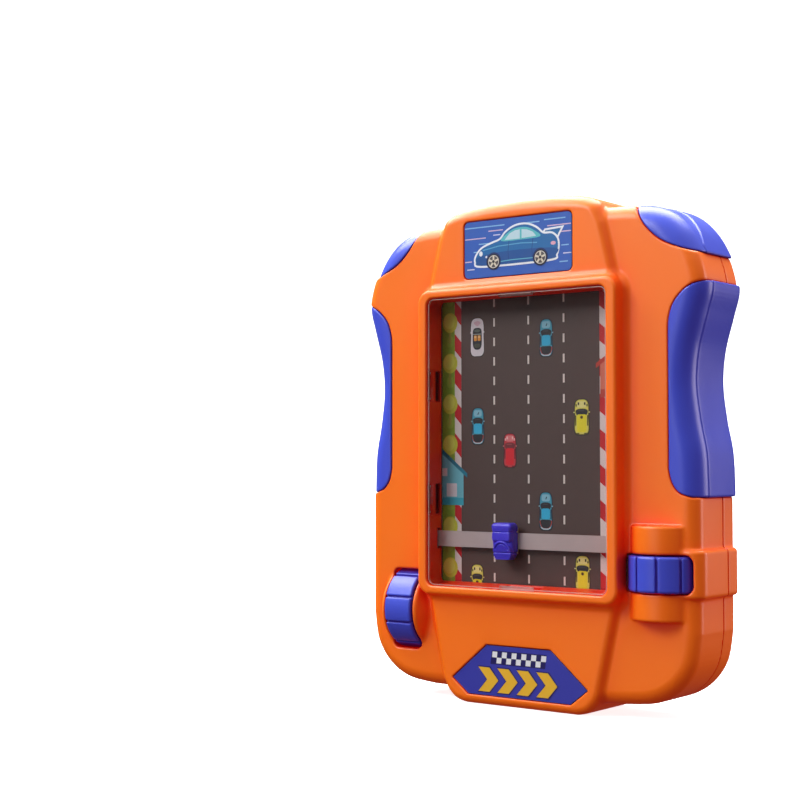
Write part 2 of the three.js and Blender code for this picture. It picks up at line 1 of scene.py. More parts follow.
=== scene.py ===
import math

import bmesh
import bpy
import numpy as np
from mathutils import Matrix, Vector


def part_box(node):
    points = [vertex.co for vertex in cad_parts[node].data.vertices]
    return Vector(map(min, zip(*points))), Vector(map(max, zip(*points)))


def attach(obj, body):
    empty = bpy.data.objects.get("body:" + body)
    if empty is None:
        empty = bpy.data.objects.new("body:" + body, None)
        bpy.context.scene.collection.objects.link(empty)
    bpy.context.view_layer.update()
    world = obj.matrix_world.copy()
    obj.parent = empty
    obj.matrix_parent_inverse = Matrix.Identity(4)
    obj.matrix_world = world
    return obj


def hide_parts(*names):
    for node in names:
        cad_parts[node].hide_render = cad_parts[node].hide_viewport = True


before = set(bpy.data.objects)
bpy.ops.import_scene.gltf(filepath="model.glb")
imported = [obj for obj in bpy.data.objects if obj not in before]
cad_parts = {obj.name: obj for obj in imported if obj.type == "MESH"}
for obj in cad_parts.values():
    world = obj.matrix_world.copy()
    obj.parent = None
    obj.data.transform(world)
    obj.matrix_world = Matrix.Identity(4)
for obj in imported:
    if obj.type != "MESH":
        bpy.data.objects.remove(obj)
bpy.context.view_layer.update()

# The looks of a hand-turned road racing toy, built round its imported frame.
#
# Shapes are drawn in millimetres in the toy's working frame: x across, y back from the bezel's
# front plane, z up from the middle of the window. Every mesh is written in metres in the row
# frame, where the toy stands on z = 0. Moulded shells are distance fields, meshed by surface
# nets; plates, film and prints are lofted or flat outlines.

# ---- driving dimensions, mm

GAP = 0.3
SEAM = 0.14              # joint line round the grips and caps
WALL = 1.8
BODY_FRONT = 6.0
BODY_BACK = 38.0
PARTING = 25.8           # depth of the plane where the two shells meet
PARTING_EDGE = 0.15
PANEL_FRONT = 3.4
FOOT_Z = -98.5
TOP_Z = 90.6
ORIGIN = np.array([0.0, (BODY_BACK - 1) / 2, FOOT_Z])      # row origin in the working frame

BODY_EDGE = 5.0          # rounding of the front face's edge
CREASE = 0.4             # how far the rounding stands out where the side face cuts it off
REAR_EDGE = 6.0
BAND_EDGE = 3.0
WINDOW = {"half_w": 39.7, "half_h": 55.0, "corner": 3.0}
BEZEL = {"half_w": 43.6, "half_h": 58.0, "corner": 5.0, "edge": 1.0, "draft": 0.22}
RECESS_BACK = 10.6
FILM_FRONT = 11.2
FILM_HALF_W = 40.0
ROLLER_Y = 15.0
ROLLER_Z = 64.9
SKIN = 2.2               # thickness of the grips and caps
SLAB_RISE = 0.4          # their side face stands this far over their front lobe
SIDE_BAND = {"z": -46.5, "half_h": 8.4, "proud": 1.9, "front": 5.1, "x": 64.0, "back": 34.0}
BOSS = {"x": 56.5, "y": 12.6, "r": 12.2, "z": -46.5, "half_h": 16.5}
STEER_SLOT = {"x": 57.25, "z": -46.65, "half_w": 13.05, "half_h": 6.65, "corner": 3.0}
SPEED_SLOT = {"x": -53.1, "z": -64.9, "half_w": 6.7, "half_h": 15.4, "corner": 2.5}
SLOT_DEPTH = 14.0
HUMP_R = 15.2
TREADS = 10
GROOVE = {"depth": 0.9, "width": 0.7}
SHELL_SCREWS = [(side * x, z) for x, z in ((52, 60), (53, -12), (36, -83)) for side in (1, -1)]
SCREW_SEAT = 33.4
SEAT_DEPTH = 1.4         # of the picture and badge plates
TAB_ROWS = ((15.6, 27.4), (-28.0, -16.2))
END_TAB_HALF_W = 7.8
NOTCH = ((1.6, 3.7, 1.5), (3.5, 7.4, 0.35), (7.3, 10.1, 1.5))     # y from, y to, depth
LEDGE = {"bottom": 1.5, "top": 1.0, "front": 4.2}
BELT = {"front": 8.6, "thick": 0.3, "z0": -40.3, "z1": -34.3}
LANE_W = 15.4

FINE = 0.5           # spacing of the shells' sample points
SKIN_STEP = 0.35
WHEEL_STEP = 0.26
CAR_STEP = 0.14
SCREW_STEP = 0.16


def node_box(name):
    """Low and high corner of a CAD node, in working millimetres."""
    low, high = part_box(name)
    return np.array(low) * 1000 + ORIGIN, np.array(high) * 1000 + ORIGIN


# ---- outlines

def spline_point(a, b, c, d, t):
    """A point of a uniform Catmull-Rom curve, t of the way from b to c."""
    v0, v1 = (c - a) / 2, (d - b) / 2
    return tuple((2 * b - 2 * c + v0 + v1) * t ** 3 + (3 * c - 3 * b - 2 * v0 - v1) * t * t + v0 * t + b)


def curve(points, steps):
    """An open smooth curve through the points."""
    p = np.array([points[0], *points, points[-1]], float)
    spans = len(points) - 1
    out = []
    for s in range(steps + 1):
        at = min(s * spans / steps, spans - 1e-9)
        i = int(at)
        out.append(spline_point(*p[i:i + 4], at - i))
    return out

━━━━

• Task directions:
Restate word for word only the lines running from the beginning of the data to the line holding "obj.matrix_world = Matrix.Identity(4)", both included.

• Task answer:
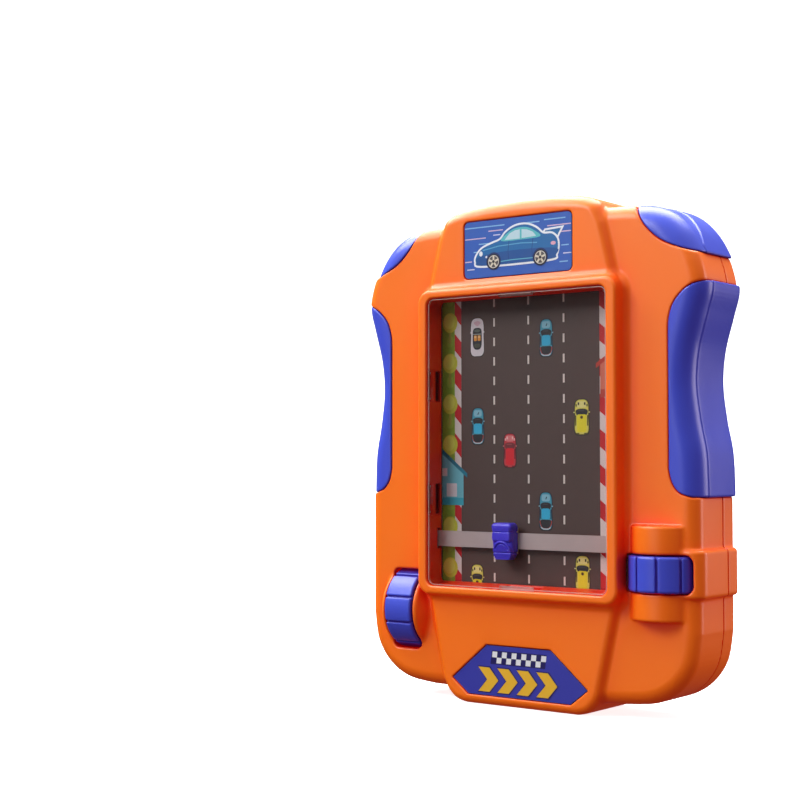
Write part 2 of the three.js and Blender code for this picture. It picks up at line 1 of scene.py. More parts follow.
=== scene.py ===
import math

import bmesh
import bpy
import numpy as np
from mathutils import Matrix, Vector


def part_box(node):
    points = [vertex.co for vertex in cad_parts[node].data.vertices]
    return Vector(map(min, zip(*points))), Vector(map(max, zip(*points)))


def attach(obj, body):
    empty = bpy.data.objects.get("body:" + body)
    if empty is None:
        empty = bpy.data.objects.new("body:" + body, None)
        bpy.context.scene.collection.objects.link(empty)
    bpy.context.view_layer.update()
    world = obj.matrix_world.copy()
    obj.parent = empty
    obj.matrix_parent_inverse = Matrix.Identity(4)
    obj.matrix_world = world
    return obj


def hide_parts(*names):
    for node in names:
        cad_parts[node].hide_render = cad_parts[node].hide_viewport = True


before = set(bpy.data.objects)
bpy.ops.import_scene.gltf(filepath="model.glb")
imported = [obj for obj in bpy.data.objects if obj not in before]
cad_parts = {obj.name: obj for obj in imported if obj.type == "MESH"}
for obj in cad_parts.values():
    world = obj.matrix_world.copy()
    obj.parent = None
    obj.data.transform(world)
    obj.matrix_world = Matrix.Identity(4)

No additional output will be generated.